** begin Data shown **

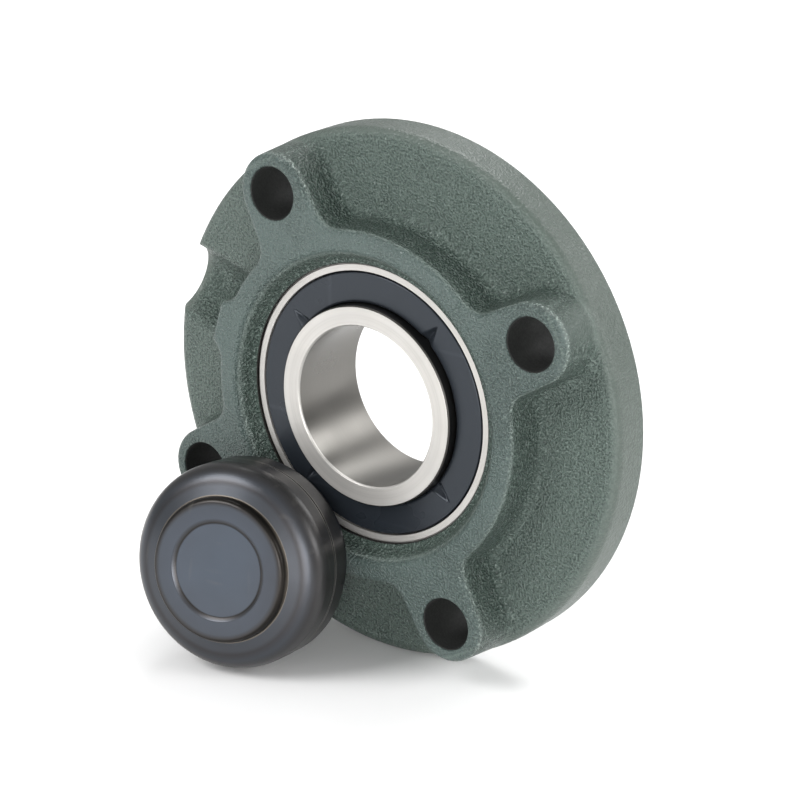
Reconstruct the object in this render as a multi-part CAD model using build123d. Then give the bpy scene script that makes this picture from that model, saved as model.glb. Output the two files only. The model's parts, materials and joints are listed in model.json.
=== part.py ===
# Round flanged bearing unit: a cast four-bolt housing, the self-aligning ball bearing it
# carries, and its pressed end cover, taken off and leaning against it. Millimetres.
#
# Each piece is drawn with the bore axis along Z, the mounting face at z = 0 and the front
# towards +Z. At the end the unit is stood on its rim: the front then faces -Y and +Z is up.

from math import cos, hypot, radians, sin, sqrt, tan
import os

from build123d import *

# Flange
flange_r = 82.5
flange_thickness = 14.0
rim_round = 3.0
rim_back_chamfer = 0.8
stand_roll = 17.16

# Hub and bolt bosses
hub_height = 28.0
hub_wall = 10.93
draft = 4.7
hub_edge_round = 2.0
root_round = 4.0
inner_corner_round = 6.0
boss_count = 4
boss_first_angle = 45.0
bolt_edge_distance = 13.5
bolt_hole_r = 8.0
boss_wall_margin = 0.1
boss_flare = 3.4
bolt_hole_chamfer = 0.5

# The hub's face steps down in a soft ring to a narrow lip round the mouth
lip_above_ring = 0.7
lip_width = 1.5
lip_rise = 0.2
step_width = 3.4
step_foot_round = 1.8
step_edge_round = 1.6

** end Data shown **

**Task goal:**
Each line holding "part" must be found and copied.

**Result for this exercise:**
Reconstruct the object in this render as a multi-part CAD model using build123d. Then give the bpy scene script that makes this picture from that model, saved as model.glb. Output the two files only. The model's parts, materials and joints are listed in model.json.
=== part.py ===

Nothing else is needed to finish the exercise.